> Required work
Return every line of the data below that includes the string "Blender".

> Given information
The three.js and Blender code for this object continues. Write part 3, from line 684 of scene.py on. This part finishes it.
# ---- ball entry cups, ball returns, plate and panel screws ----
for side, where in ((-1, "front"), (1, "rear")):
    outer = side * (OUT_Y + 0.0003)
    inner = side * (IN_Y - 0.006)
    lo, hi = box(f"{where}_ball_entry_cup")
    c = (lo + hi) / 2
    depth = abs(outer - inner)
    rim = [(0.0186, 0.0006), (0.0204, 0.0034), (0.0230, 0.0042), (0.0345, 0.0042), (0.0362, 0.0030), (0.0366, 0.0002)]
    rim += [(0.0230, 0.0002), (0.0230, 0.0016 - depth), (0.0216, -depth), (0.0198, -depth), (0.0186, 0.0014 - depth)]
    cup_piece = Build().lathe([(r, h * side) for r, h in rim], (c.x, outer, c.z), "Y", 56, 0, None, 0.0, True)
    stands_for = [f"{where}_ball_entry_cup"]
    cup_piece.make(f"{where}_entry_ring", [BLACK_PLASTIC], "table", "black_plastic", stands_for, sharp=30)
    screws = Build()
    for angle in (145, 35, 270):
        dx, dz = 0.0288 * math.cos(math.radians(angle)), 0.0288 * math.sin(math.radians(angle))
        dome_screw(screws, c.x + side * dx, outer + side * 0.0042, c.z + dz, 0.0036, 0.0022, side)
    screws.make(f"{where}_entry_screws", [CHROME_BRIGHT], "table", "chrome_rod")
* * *
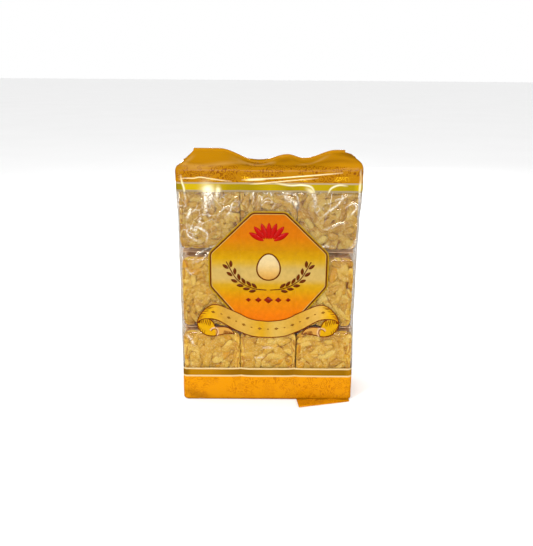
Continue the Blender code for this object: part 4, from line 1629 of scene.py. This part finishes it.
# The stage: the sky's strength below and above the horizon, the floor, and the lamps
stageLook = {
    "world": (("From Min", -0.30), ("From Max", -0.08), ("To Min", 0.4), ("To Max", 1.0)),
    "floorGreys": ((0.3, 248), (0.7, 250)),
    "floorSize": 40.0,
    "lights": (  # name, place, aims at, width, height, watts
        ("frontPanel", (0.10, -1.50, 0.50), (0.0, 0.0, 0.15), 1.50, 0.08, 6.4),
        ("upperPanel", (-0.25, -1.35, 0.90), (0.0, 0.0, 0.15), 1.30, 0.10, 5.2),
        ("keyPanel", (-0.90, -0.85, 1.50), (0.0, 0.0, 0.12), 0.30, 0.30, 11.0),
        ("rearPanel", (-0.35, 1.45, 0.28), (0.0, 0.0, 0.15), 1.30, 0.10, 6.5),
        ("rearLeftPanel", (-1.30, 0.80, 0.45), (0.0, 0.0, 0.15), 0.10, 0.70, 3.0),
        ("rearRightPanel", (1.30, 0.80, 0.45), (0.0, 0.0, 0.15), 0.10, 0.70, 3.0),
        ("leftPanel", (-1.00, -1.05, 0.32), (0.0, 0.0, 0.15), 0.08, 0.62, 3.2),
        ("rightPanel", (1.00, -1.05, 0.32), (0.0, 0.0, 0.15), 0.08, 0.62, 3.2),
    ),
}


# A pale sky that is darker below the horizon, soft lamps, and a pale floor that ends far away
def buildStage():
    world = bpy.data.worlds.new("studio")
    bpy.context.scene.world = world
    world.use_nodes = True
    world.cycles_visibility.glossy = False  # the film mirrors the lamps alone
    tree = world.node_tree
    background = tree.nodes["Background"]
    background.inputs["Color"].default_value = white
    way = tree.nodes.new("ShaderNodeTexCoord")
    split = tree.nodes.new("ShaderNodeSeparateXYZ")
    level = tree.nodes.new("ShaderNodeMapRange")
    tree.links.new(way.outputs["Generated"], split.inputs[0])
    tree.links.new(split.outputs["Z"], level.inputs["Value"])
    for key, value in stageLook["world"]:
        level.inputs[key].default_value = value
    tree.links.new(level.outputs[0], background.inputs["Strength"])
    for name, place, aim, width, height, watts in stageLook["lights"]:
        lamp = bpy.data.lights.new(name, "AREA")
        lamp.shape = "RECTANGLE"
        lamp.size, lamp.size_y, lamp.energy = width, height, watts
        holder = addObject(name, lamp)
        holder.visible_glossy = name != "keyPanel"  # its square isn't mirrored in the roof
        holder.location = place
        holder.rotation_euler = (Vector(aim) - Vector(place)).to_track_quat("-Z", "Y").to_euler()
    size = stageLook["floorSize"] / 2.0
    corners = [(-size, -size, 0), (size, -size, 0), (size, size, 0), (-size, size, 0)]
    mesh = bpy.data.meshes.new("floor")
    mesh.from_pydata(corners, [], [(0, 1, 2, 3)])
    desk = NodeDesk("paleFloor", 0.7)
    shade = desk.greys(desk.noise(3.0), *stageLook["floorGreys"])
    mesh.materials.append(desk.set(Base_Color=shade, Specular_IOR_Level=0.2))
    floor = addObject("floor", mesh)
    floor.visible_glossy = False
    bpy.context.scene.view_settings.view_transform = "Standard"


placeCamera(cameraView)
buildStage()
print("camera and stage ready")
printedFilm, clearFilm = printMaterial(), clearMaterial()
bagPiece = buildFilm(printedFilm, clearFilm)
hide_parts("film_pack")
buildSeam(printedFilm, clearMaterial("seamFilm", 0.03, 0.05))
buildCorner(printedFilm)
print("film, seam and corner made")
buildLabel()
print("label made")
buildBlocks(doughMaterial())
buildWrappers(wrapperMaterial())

> Solution for this task
The three.js and Blender code for this object continues. Write part 3, from line 684 of scene.py on. This part finishes it.
Continue the Blender code for this object: part 4, from line 1629 of scene.py. This part finishes it.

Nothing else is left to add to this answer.